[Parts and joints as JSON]
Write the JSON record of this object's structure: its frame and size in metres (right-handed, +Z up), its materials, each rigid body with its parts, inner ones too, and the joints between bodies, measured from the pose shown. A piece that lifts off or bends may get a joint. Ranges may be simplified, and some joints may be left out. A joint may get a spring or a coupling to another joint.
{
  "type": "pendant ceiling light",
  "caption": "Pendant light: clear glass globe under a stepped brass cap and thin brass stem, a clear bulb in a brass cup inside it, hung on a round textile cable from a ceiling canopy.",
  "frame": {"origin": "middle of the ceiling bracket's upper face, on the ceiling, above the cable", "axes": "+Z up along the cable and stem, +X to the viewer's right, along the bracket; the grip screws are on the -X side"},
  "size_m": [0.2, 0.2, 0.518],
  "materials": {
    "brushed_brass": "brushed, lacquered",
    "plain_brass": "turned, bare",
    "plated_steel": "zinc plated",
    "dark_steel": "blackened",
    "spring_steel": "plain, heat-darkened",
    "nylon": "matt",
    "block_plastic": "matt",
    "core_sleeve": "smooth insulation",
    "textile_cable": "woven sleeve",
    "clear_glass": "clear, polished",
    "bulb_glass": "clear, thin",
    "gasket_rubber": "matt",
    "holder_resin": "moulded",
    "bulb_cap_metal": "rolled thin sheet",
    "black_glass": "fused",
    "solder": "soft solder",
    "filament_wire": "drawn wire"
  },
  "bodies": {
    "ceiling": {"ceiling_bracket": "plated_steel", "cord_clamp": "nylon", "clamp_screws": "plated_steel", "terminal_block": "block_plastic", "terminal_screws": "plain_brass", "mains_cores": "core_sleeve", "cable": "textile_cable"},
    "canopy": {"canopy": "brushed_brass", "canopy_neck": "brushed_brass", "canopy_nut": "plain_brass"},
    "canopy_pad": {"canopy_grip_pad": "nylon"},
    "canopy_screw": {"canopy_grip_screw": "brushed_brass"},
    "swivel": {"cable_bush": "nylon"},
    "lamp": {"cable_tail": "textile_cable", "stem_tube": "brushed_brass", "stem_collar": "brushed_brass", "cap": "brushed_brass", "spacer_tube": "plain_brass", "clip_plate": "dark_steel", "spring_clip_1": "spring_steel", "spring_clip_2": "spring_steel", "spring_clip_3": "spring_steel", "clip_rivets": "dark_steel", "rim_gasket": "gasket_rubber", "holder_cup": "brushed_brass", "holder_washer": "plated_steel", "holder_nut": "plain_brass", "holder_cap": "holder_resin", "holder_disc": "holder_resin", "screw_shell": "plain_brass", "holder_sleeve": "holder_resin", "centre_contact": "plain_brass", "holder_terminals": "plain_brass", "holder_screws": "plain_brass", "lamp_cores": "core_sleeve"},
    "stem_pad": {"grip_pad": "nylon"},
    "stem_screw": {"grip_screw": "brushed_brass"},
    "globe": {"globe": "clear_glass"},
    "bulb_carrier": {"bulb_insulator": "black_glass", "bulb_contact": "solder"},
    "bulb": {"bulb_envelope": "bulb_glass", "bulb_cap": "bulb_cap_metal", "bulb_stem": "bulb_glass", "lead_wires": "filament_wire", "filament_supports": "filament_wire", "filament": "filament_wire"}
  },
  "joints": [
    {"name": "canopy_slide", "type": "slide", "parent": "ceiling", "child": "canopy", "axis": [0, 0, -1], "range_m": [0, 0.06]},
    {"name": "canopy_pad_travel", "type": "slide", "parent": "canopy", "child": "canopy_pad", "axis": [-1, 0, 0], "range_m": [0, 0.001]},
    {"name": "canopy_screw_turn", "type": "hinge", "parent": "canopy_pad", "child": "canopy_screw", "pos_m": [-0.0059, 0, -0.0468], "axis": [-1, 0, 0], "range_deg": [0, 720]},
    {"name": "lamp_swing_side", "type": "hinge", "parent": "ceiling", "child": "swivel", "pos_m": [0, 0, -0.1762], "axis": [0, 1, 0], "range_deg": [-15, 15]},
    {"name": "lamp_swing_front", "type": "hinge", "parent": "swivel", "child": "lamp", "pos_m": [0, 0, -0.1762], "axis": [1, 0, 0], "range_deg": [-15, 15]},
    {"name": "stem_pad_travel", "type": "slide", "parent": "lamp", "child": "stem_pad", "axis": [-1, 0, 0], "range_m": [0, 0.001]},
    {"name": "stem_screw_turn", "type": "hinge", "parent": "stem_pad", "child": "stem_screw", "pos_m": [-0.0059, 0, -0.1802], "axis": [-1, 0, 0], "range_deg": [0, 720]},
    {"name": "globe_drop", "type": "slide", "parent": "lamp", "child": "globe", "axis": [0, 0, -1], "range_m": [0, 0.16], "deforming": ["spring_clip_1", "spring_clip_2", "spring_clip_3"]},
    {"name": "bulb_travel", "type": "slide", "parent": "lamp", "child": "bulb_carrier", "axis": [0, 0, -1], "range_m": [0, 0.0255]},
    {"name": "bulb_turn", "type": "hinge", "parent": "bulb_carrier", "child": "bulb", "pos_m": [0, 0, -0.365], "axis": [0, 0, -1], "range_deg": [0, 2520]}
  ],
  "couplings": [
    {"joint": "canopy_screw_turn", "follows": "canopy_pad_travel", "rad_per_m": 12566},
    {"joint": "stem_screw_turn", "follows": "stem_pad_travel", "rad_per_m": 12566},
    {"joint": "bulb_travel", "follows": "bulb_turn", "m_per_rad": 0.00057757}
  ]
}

--

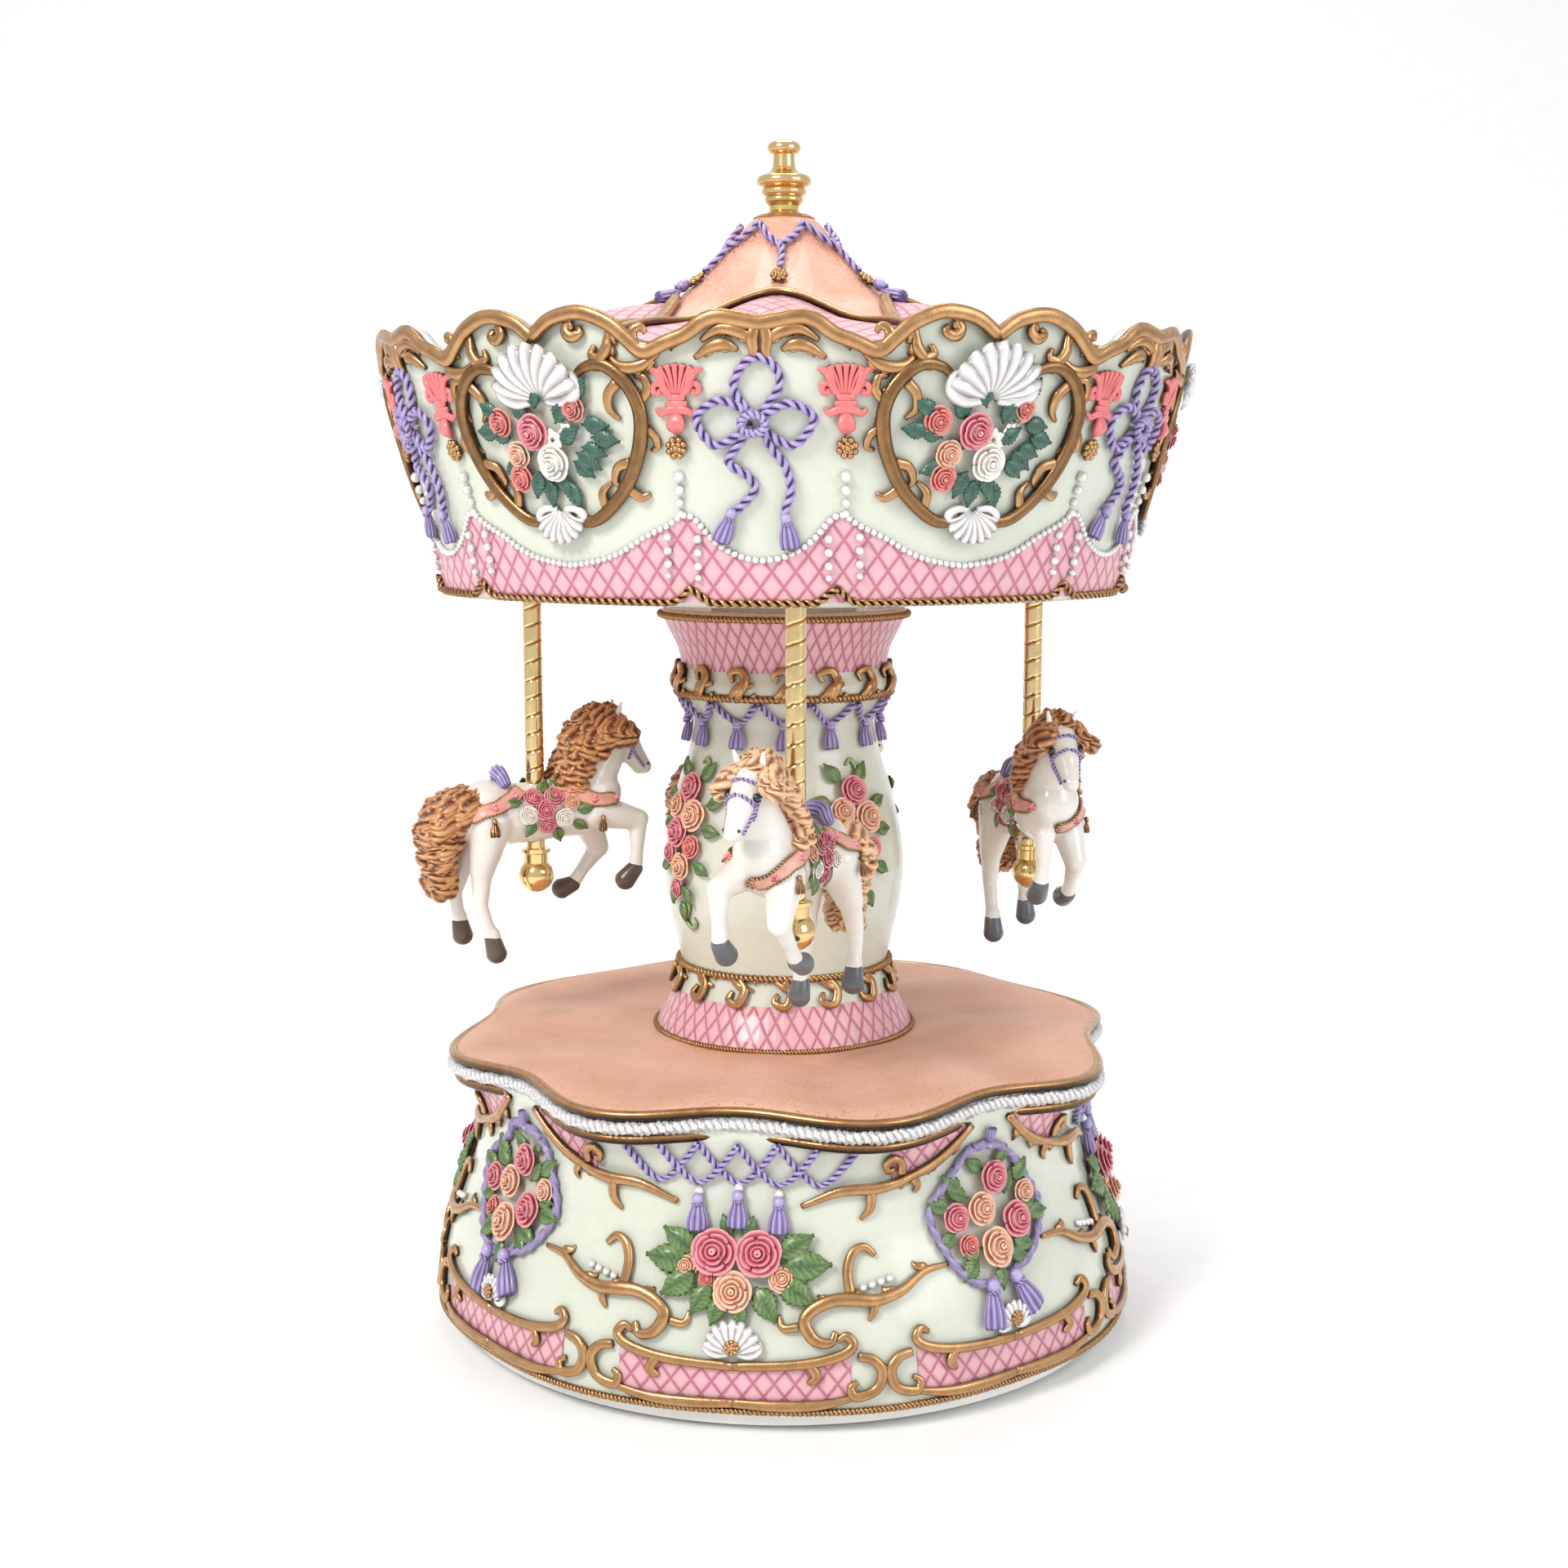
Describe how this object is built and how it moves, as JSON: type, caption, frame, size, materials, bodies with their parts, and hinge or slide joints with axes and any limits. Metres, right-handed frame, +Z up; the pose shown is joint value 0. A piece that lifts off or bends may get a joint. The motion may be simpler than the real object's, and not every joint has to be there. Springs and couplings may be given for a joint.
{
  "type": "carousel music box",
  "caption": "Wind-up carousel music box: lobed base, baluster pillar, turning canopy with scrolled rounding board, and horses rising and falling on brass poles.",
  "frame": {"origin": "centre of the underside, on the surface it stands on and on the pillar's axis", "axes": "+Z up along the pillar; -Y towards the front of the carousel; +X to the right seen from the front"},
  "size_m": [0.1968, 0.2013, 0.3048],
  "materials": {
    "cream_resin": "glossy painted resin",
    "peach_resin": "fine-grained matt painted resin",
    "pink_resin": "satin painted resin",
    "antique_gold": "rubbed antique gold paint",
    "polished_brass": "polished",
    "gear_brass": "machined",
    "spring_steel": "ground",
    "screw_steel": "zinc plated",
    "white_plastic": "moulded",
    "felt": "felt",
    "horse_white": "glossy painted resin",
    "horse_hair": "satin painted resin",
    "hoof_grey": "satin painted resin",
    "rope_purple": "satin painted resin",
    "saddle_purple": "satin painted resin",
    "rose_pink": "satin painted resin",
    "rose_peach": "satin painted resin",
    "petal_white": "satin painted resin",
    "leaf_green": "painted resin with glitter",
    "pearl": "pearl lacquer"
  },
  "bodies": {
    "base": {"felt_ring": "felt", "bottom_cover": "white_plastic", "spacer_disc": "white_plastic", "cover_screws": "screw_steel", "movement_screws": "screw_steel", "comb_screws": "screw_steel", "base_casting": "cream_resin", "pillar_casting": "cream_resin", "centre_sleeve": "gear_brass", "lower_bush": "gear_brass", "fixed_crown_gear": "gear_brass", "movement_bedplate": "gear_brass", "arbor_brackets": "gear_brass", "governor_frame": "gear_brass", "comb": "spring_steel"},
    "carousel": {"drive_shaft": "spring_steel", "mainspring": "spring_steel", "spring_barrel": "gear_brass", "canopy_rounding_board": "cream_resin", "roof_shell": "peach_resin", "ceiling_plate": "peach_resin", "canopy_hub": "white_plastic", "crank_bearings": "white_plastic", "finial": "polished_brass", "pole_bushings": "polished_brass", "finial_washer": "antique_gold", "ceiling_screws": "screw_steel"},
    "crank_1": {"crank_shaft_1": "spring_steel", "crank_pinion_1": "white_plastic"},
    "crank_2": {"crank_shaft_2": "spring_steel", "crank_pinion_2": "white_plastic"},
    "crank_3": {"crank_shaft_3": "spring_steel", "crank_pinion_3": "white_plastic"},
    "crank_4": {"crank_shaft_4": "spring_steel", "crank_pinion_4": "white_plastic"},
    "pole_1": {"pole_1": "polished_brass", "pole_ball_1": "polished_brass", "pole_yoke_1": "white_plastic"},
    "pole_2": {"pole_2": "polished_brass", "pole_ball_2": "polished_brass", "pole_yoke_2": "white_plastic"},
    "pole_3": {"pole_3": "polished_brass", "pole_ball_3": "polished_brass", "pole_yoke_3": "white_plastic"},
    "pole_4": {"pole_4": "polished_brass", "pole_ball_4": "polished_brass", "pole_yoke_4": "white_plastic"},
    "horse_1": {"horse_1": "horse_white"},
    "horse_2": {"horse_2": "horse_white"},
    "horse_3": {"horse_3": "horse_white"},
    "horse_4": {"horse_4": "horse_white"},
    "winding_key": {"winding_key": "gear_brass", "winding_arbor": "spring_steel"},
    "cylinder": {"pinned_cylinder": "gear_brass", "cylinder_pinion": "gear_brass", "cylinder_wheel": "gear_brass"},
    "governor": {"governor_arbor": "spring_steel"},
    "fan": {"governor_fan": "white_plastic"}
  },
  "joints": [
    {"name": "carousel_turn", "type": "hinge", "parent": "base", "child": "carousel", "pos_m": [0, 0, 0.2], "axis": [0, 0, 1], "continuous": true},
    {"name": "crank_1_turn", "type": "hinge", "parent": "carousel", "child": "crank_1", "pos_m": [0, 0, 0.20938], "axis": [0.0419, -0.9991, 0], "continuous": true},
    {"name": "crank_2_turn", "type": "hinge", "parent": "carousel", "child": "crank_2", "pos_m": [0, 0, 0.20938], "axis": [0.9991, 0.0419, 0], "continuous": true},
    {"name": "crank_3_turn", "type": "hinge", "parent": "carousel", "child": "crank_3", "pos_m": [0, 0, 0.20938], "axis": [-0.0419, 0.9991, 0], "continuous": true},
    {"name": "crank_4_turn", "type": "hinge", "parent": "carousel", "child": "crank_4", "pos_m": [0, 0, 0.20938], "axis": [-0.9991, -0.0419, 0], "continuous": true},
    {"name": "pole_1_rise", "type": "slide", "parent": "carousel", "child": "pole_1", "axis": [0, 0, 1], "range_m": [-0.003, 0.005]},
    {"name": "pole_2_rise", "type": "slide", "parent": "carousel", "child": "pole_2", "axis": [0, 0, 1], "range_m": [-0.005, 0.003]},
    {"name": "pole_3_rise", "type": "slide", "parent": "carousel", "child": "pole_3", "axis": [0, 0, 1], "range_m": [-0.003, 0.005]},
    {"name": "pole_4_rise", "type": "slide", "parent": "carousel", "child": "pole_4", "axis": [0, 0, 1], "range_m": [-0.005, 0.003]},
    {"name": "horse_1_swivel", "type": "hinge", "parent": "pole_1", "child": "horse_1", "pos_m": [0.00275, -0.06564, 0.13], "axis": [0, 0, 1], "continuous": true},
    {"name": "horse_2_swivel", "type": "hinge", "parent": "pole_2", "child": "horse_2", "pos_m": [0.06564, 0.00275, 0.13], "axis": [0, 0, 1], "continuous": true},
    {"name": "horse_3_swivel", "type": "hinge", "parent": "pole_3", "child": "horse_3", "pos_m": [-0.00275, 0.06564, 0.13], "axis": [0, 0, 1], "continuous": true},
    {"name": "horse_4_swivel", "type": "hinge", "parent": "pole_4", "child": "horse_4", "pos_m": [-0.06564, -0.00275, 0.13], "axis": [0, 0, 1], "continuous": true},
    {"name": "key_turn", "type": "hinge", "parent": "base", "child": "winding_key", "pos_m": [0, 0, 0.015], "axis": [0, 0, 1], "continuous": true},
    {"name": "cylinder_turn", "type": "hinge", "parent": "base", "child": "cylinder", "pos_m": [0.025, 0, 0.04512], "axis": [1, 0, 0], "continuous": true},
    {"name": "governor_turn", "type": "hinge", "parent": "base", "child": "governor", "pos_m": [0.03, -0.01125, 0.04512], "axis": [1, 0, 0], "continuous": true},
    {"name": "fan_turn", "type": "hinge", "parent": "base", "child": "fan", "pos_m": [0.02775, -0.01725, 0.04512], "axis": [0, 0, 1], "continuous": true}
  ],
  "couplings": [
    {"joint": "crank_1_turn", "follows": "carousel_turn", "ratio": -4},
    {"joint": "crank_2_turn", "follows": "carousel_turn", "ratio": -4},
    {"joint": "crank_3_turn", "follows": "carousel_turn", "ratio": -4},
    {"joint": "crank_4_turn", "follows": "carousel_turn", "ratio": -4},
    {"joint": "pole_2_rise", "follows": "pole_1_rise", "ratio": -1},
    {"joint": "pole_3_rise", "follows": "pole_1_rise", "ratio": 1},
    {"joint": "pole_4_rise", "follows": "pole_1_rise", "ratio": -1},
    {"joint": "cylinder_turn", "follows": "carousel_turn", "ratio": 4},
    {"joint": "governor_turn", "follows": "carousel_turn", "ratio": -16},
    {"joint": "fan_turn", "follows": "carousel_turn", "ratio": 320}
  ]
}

==

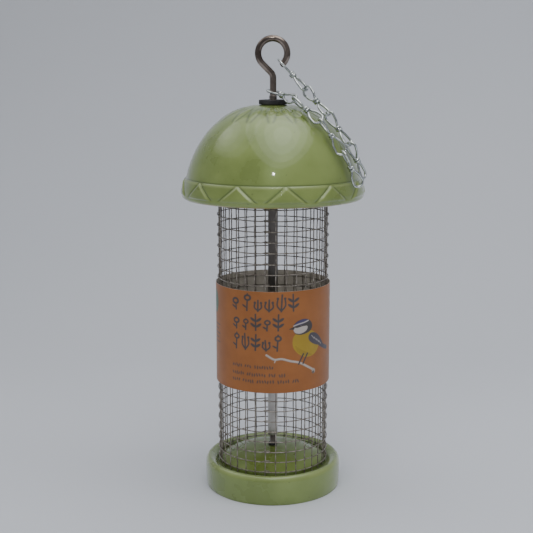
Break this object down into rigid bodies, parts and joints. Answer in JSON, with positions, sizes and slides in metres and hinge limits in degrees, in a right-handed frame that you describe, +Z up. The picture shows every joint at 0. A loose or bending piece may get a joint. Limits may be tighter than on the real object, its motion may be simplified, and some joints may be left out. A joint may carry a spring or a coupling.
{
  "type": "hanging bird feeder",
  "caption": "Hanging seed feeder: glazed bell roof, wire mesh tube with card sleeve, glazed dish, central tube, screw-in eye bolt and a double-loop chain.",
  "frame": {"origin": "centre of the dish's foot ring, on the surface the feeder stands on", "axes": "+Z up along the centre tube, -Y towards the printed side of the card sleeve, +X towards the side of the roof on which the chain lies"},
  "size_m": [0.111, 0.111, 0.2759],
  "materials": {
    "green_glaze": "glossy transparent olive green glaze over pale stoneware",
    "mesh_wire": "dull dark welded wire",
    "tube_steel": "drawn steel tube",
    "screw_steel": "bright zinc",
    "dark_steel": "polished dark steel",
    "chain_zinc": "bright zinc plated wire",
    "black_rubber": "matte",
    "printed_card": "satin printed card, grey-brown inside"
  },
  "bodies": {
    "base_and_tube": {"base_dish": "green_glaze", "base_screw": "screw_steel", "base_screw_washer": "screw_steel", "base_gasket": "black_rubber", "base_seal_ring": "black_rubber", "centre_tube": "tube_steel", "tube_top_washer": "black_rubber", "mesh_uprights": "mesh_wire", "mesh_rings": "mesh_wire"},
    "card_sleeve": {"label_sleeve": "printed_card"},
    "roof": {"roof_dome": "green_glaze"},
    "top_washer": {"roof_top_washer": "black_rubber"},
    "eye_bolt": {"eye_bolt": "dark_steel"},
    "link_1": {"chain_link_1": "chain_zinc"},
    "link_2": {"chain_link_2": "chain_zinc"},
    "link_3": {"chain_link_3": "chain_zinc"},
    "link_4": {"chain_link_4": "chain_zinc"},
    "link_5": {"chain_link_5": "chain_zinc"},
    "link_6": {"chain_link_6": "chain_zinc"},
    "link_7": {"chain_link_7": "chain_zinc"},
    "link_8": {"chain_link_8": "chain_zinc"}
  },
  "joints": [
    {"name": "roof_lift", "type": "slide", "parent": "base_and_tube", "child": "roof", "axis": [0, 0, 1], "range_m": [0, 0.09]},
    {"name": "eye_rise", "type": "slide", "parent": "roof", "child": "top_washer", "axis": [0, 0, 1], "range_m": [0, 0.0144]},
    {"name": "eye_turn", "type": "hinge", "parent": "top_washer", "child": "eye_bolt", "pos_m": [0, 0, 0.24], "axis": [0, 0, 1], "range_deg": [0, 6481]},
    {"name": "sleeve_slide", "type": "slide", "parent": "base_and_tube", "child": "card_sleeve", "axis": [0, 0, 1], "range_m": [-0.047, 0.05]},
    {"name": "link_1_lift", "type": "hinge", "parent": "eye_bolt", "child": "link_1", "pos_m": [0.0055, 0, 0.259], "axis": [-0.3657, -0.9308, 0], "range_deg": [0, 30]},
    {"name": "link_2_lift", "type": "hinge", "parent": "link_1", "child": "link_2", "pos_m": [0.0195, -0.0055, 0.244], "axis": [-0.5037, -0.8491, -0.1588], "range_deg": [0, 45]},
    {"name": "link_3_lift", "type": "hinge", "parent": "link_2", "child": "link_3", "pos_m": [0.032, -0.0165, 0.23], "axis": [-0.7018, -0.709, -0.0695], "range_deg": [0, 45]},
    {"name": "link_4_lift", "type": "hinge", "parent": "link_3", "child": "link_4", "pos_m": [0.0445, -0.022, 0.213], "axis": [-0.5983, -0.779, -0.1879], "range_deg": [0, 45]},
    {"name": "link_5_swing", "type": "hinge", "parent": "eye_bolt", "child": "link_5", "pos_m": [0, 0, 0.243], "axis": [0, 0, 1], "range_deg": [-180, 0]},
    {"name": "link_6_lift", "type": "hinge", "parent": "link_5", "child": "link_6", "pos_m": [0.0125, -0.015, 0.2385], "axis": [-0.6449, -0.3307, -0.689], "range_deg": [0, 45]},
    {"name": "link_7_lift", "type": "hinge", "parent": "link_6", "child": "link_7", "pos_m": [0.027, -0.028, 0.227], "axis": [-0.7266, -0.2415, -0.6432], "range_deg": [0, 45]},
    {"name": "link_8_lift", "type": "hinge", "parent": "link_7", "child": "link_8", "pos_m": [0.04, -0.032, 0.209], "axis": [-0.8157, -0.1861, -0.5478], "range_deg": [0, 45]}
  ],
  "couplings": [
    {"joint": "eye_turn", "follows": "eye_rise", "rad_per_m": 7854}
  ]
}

## Task goal
Identify all lines where the word "rigid" shows up. Copy them.

## Expected answer
Write the JSON record of this object's structure: its frame and size in metres (right-handed, +Z up), its materials, each rigid body with its parts, inner ones too, and the joints between bodies, measured from the pose shown. A piece that lifts off or bends may get a joint. Ranges may be simplified, and some joints may be left out. A joint may get a spring or a coupling to another joint.
Break this object down into rigid bodies, parts and joints. Answer in JSON, with positions, sizes and slides in metres and hinge limits in degrees, in a right-handed frame that you describe, +Z up. The picture shows every joint at 0. A loose or bending piece may get a joint. Limits may be tighter than on the real object, its motion may be simplified, and some joints may be left out. A joint may carry a spring or a coupling.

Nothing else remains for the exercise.